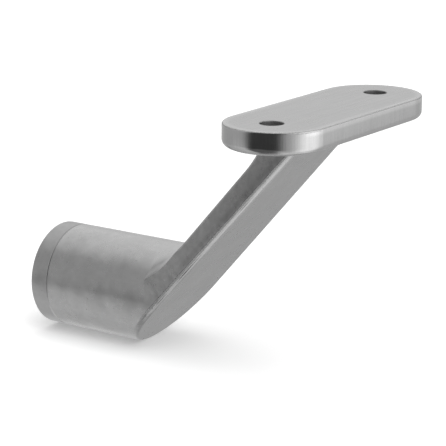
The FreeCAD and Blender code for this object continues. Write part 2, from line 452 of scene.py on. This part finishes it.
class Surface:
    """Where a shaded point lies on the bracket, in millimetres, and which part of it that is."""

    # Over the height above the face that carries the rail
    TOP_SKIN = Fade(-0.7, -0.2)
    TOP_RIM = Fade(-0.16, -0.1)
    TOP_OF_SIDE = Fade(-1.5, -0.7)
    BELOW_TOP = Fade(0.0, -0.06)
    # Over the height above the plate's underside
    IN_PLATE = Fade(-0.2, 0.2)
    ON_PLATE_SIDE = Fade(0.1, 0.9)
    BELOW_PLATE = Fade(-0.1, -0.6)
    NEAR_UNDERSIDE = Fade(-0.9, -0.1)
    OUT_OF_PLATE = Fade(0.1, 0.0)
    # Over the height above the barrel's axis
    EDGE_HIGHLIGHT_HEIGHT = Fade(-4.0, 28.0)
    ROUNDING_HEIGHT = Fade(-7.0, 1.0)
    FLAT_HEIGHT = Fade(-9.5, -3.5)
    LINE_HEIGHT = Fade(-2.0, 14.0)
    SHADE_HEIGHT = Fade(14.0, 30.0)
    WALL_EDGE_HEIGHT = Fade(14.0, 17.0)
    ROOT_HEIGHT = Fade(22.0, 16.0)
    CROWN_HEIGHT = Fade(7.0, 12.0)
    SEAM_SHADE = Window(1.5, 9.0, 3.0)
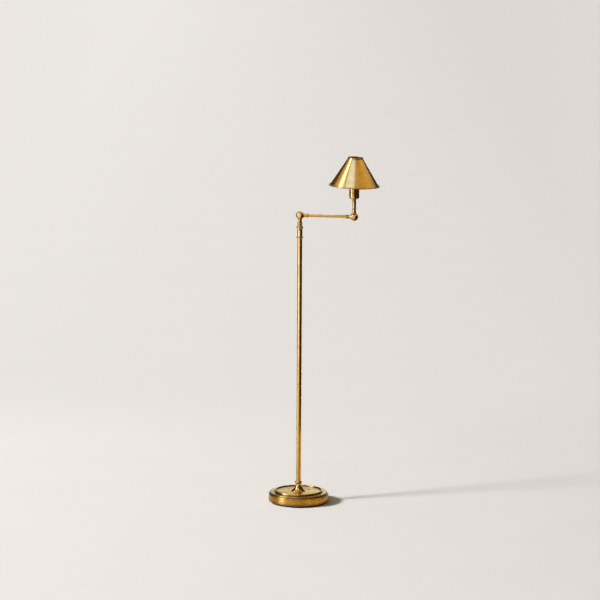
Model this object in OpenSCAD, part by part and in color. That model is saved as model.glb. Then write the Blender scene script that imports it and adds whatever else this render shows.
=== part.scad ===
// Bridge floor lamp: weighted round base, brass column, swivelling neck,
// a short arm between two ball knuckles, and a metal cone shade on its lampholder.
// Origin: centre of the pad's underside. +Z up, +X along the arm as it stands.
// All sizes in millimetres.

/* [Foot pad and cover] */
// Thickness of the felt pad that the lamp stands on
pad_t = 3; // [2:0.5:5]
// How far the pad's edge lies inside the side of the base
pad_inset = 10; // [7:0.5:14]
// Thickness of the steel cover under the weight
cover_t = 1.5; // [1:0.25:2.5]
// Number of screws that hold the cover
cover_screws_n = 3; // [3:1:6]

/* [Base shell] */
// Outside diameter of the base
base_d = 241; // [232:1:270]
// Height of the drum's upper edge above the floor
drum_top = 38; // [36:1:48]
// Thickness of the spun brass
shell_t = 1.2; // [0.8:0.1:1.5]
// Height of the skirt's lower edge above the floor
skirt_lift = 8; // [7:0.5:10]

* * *

Nothing in the data may differ; print all of it exactly as written.

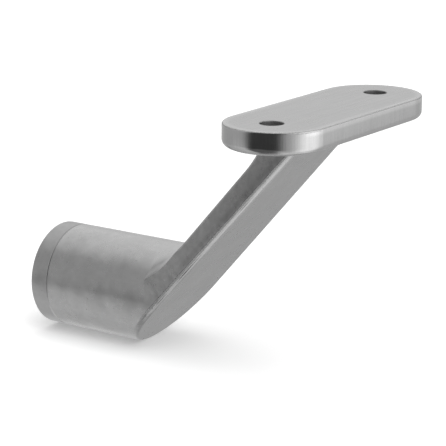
The FreeCAD and Blender code for this object continues. Write part 2, from line 452 of scene.py on. This part finishes it.
class Surface:
    """Where a shaded point lies on the bracket, in millimetres, and which part of it that is."""

    # Over the height above the face that carries the rail
    TOP_SKIN = Fade(-0.7, -0.2)
    TOP_RIM = Fade(-0.16, -0.1)
    TOP_OF_SIDE = Fade(-1.5, -0.7)
    BELOW_TOP = Fade(0.0, -0.06)
    # Over the height above the plate's underside
    IN_PLATE = Fade(-0.2, 0.2)
    ON_PLATE_SIDE = Fade(0.1, 0.9)
    BELOW_PLATE = Fade(-0.1, -0.6)
    NEAR_UNDERSIDE = Fade(-0.9, -0.1)
    OUT_OF_PLATE = Fade(0.1, 0.0)
    # Over the height above the barrel's axis
    EDGE_HIGHLIGHT_HEIGHT = Fade(-4.0, 28.0)
    ROUNDING_HEIGHT = Fade(-7.0, 1.0)
    FLAT_HEIGHT = Fade(-9.5, -3.5)
    LINE_HEIGHT = Fade(-2.0, 14.0)
    SHADE_HEIGHT = Fade(14.0, 30.0)
    WALL_EDGE_HEIGHT = Fade(14.0, 17.0)
    ROOT_HEIGHT = Fade(22.0, 16.0)
    CROWN_HEIGHT = Fade(7.0, 12.0)
    SEAM_SHADE = Window(1.5, 9.0, 3.0)
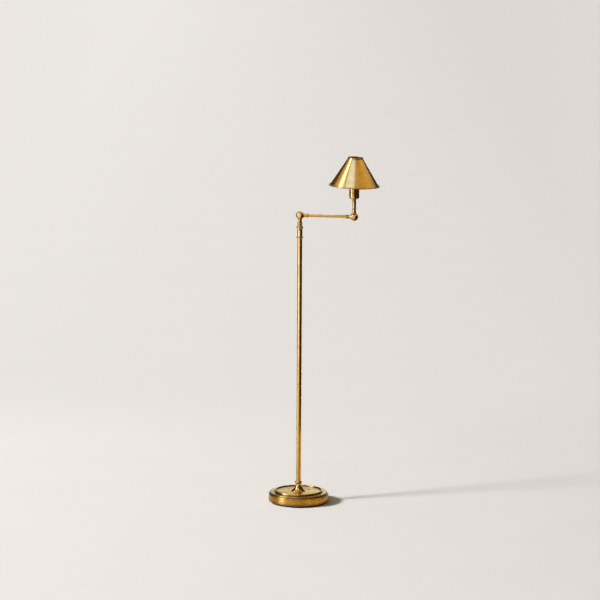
Model this object in OpenSCAD, part by part and in color. That model is saved as model.glb. Then write the Blender scene script that imports it and adds whatever else this render shows.
=== part.scad ===
// Bridge floor lamp: weighted round base, brass column, swivelling neck,
// a short arm between two ball knuckles, and a metal cone shade on its lampholder.
// Origin: centre of the pad's underside. +Z up, +X along the arm as it stands.
// All sizes in millimetres.

/* [Foot pad and cover] */
// Thickness of the felt pad that the lamp stands on
pad_t = 3; // [2:0.5:5]
// How far the pad's edge lies inside the side of the base
pad_inset = 10; // [7:0.5:14]
// Thickness of the steel cover under the weight
cover_t = 1.5; // [1:0.25:2.5]
// Number of screws that hold the cover
cover_screws_n = 3; // [3:1:6]

/* [Base shell] */
// Outside diameter of the base
base_d = 241; // [232:1:270]
// Height of the drum's upper edge above the floor
drum_top = 38; // [36:1:48]
// Thickness of the spun brass
shell_t = 1.2; // [0.8:0.1:1.5]
// Height of the skirt's lower edge above the floor
skirt_lift = 8; // [7:0.5:10]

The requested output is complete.